The History of How CONCACAF’s First-Ever Women’s Team Opened for Di Stéfano

Maria Elena Valverde might just be my new favorite legend. Actually, not might – she’s definitely my new favorite legend.

Not only is the 87-year-old “trailblazing Tica” a tremendous ambassador for the women’s game (she received the 2014 FIFA Order of Merit for her contributions to the development of fútbol), she’s one of the founding members of the first women’s team in the CONCACAF region, Deportivo Femenino Costa Rica. Wow.

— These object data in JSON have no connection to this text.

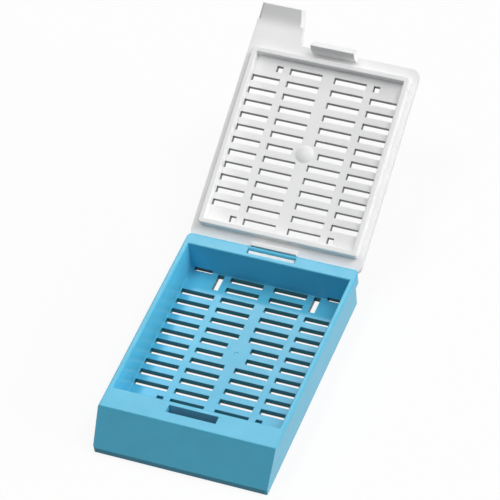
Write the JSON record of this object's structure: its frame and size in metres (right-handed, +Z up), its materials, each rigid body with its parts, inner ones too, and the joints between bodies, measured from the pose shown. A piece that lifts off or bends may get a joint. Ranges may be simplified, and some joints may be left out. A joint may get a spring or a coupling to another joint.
{
  "type": "tissue cassette",
  "caption": "Moulded histology cassette: slotted specimen well with a slanted writing face, and a slotted lid that hooks on its back bar, swings and latches at the front.",
  "frame": {"origin": "middle of the base's flat underside", "axes": "+Z up, -Y towards the slanted writing face, +Y towards the hinge and the open lid, +X to the right seen from the front"},
  "size_m": [0.0286, 0.0774, 0.0236],
  "materials": {
    "base_plastic": "light blue moulded plastic, satin",
    "lid_plastic": "white moulded plastic, satin"
  },
  "bodies": {
    "base": {"base": "base_plastic"},
    "lid": {"lid": "lid_plastic"}
  },
  "joints": [
    {"name": "lid_hinge", "type": "hinge", "parent": "base", "child": "lid", "pos_m": [0, 0.02022, 0.00595], "axis": [1, 0, 0], "range_deg": [0, 155]}
  ]
}
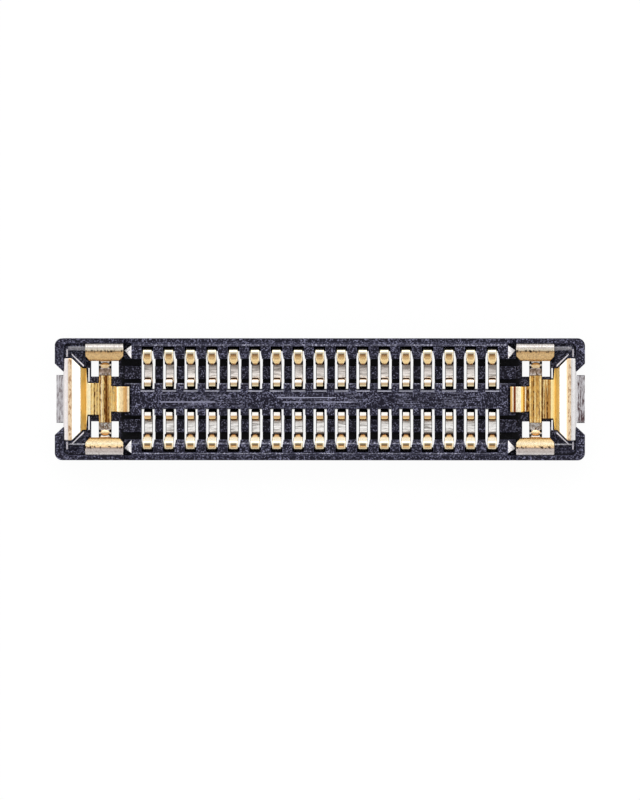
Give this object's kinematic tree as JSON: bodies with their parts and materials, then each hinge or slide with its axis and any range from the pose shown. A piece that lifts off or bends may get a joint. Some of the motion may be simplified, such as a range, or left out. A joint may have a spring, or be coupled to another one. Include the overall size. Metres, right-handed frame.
{
  "type": "fpc connector",
  "caption": "Low receptacle for joining a flexible circuit to a board: black moulded housing with rows of formed gold contacts and a formed power fitting at each end.",
  "frame": {"origin": "middle of the board plane that the solder feet stand on, under the centre of the connector", "axes": "+X along the contact rows, +Y across them, +Z out of the mating side"},
  "size_m": [0.0086, 0.002, 0.0006],
  "materials": {
    "housing_plastic": "fine-grained black moulded plastic",
    "contact_metal": "gold plating over nickel on copper alloy",
    "fitting_metal": "gold plating over nickel on copper alloy, brushed by rolling"
  },
  "bodies": {
    "root": {"housing": "housing_plastic", "power_fitting_left": "fitting_metal", "power_fitting_right": "fitting_metal", "contact_a_01": "contact_metal", "contact_a_02": "contact_metal", "contact_a_03": "contact_metal", "contact_a_04": "contact_metal", "contact_a_05": "contact_metal", "contact_a_06": "contact_metal", "contact_a_07": "contact_metal", "contact_a_08": "contact_metal", "contact_a_09": "contact_metal", "contact_a_10": "contact_metal", "contact_a_11": "contact_metal", "contact_a_12": "contact_metal", "contact_a_13": "contact_metal", "contact_a_14": "contact_metal", "contact_a_15": "contact_metal", "contact_a_16": "contact_metal", "contact_a_17": "contact_metal", "contact_b_01": "contact_metal", "contact_b_02": "contact_metal", "contact_b_03": "contact_metal", "contact_b_04": "contact_metal", "contact_b_05": "contact_metal", "contact_b_06": "contact_metal", "contact_b_07": "contact_metal", "contact_b_08": "contact_metal", "contact_b_09": "contact_metal", "contact_b_10": "contact_metal", "contact_b_11": "contact_metal", "contact_b_12": "contact_metal", "contact_b_13": "contact_metal", "contact_b_14": "contact_metal", "contact_b_15": "contact_metal", "contact_b_16": "contact_metal", "contact_b_17": "contact_metal"}
  },
  "joints": []
}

Let’s take it back to February 27, 1949, the day it all began. It was on this day that Valverde and six other women began the process of rounding up a squad of 30 – students, workers, moms – to form the region’s first-ever women’s team. Training began three weeks later on March 19, 1949, at a farm known as Las Delicias. For an entire year, the group showed up every Sunday to train at the farm – some telling family members they were off to play basketball, most hiding the clandestine operation at all costs.

On March 27, 1950, Deportivo Femenino Costa Rica finally got its chance. Not without its fair share of naysayers, to be sure; in an interview with Revista Perfil, Valverde noted that in the days leading up to the game, a doctor attempted to persuade the women not to play, arguing that the ball was too hard and would hurt on contact, that the running would prove to be too much, that the field and goals were too big, and that they should only play for 30 minutes. “Estaba loquito ese hombre, ¿verdad?” she laughed.

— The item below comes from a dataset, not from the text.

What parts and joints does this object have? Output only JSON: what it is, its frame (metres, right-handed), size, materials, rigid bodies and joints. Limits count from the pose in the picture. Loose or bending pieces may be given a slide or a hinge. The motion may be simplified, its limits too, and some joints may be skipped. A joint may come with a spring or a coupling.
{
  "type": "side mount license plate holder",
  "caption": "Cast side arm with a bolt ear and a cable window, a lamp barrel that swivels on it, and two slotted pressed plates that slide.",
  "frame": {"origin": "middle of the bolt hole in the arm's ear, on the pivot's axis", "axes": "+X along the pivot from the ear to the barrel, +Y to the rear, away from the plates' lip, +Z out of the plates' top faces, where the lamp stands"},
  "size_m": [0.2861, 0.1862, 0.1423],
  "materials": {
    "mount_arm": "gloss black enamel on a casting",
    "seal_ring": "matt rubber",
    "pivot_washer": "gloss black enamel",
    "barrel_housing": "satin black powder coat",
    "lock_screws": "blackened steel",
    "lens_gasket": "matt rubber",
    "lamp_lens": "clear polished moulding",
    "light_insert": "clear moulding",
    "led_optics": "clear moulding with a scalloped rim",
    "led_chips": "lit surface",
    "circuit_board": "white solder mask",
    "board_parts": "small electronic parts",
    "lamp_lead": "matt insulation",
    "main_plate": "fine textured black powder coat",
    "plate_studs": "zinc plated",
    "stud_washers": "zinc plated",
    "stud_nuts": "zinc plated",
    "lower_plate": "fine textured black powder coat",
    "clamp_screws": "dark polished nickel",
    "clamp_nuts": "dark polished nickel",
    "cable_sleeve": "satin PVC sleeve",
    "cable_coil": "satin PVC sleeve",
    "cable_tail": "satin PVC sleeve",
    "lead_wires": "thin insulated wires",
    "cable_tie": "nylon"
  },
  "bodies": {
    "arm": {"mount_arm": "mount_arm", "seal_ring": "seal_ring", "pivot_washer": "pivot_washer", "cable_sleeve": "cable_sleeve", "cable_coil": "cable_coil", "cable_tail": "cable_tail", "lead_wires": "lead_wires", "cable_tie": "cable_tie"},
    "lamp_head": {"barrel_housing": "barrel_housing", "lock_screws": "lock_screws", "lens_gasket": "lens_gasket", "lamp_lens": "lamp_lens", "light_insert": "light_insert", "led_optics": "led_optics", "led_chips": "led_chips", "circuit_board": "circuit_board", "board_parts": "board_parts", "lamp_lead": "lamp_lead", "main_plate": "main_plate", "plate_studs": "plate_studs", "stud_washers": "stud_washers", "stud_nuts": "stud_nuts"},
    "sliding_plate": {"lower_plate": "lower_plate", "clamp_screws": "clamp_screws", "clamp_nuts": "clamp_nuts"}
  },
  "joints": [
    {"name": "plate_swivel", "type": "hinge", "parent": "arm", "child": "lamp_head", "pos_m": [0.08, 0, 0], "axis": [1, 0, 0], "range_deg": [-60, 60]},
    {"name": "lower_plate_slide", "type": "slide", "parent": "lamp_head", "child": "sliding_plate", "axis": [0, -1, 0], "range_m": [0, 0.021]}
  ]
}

Regardless of the doctor’s qualms, the game went on, and local men’s fixtures were suspended on March 27, 1950 in order to give the women a chance to strut their stuff. And hell yes, they impressed. So much so that the intrasquad scrimmage that took place that day at the Estadio Nacional de San José resulted in a plethora of invitations to compete internationally. Valverde and the squad headed out on a tour of Panama, Curaçao, Honduras, Guatemala, and Colombia. In Colombia, they were met by the Grupo de la Decencia, who barred them from competing in Bogotá because their shorts were simply too short (?).

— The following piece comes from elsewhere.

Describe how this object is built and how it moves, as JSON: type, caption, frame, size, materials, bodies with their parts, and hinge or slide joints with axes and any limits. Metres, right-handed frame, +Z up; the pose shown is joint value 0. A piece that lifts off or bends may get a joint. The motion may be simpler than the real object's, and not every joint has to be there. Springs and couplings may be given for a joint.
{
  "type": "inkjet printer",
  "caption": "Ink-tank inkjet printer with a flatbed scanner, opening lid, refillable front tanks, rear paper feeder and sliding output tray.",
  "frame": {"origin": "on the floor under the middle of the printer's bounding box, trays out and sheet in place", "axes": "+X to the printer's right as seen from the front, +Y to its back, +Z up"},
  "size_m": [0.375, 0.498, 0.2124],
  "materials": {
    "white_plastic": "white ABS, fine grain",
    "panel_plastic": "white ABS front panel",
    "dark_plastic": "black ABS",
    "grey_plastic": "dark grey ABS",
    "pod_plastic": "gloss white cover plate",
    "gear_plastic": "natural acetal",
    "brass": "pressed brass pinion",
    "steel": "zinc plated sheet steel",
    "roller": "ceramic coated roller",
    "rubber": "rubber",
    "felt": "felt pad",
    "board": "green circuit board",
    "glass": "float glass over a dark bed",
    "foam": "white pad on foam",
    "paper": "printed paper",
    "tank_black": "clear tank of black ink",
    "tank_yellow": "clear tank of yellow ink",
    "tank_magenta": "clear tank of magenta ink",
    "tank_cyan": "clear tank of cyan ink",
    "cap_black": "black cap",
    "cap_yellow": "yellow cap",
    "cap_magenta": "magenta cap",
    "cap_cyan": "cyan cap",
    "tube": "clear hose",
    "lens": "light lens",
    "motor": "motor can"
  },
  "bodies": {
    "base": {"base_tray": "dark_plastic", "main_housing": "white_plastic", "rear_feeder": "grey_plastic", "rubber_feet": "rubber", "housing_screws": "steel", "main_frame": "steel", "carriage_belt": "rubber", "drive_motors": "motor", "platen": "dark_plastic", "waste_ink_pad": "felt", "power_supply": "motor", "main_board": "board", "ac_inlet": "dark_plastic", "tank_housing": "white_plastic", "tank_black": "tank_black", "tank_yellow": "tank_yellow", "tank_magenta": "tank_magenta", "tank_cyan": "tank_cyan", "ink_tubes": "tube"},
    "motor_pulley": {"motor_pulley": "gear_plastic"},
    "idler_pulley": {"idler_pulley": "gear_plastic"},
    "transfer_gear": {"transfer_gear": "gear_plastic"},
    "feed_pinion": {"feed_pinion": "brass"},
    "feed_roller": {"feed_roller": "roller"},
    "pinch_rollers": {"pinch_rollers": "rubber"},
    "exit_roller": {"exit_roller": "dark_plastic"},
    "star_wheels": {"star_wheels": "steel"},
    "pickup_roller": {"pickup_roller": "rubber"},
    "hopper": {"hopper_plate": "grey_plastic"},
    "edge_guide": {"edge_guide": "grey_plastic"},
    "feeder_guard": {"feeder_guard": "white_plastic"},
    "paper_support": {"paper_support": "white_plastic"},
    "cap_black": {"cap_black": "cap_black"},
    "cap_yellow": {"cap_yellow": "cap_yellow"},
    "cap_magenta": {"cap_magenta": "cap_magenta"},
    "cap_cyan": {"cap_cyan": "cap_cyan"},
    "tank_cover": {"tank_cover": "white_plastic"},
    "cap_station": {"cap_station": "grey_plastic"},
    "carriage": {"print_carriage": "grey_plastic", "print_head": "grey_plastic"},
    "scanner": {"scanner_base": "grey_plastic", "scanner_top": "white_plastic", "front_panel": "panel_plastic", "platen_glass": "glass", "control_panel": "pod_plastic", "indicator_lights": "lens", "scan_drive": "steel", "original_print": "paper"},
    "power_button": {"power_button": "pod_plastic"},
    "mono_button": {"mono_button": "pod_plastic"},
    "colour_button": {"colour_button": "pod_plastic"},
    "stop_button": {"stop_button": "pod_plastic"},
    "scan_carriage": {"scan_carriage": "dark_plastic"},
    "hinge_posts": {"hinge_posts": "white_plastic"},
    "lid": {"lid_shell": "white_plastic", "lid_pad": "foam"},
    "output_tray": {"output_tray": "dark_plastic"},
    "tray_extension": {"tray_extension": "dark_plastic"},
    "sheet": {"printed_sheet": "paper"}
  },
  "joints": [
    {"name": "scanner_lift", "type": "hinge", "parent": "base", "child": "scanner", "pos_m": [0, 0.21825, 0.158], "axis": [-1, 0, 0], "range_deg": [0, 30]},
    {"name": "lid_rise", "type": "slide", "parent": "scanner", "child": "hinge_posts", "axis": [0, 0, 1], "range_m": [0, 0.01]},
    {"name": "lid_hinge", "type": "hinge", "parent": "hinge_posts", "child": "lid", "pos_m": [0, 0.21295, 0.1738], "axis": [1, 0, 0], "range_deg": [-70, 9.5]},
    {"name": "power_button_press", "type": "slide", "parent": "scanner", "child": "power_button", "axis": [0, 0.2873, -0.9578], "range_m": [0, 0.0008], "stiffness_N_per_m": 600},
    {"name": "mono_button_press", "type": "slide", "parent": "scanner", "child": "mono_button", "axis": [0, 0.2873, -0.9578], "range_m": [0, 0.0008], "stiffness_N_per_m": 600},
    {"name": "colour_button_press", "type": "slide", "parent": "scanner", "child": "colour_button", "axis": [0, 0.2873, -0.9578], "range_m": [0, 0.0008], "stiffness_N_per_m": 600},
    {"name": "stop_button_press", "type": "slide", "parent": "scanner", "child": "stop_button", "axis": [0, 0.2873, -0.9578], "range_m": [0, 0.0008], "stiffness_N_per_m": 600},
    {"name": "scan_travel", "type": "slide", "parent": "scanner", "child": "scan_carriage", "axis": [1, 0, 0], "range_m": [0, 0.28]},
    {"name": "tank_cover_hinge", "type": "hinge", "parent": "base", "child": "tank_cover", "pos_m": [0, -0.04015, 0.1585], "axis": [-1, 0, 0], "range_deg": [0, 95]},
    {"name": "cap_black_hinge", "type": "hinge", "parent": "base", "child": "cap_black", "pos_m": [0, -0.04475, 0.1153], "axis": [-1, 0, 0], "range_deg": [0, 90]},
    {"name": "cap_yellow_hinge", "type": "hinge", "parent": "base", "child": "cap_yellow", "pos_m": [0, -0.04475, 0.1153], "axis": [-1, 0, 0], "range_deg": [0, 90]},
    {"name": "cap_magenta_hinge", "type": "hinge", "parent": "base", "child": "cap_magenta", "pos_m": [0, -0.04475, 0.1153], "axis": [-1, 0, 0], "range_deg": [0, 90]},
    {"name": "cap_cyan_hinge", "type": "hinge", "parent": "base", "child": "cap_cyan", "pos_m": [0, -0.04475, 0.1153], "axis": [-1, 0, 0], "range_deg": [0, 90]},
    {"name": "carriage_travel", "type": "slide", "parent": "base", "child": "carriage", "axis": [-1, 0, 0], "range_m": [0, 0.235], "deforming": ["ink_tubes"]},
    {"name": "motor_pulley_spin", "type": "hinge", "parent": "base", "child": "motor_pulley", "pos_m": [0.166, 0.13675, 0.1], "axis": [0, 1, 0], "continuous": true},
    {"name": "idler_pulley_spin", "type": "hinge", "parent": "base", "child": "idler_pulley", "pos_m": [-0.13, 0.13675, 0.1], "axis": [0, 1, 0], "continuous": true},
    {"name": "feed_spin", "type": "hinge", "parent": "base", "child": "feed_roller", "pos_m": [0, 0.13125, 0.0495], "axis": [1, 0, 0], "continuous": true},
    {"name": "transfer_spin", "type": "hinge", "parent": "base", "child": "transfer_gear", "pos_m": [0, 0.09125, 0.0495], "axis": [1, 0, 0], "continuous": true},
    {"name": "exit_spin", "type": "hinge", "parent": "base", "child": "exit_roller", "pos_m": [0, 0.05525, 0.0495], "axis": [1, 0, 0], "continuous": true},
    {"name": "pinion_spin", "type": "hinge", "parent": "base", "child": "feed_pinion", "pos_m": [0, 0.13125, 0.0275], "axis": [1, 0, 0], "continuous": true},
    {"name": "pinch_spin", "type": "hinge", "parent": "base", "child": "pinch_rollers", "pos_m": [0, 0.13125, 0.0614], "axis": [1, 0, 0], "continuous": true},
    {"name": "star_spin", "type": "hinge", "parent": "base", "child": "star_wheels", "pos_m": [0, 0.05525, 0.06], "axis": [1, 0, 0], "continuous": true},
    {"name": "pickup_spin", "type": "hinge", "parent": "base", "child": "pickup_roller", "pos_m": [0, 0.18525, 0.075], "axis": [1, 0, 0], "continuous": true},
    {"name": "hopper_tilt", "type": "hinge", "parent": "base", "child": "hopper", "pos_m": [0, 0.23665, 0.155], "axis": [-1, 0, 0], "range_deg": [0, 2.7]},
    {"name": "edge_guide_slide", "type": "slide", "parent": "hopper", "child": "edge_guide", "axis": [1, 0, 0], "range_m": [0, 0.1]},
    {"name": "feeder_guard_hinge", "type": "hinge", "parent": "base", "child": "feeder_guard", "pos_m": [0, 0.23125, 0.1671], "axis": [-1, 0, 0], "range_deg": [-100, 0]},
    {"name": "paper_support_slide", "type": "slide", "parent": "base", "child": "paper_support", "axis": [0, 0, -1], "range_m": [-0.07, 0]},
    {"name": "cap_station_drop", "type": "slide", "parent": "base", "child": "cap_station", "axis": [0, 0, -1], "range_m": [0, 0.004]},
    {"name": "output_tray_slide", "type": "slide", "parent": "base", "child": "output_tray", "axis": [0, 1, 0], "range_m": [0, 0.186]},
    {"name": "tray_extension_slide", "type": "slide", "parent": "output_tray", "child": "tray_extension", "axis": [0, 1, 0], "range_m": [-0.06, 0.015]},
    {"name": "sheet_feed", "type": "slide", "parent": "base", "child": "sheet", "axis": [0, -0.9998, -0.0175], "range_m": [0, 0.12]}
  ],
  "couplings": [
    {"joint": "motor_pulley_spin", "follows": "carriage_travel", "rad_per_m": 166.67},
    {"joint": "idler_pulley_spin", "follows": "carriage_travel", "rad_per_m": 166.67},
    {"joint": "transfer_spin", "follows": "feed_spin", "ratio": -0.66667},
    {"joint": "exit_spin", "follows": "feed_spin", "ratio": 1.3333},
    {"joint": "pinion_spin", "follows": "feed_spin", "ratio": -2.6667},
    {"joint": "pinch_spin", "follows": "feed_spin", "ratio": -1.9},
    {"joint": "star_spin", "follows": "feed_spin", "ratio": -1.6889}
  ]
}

When asked about her efforts to develop the women’s game in an interview for, Valverde powerfully stated that when she wants something, she achieves it. “You can’t be weak in mind and get left behind. Everything hinges on how determined you are to fight.” Damn. Go out there and get it, fam.

Valverde received a saint’s goodbye to end her playing career, as it should have been. On August 15, 1961, after over a decade of competitive fútbol, her squad was asked to play an opener vs. another women’s team ahead of Real Madrid’s match against Deportivo Saprissa. Yes, the Real Madrid of Ferenc Puskás and Alfredo Di Stéfano. Oh yes. Legends on legends on legends.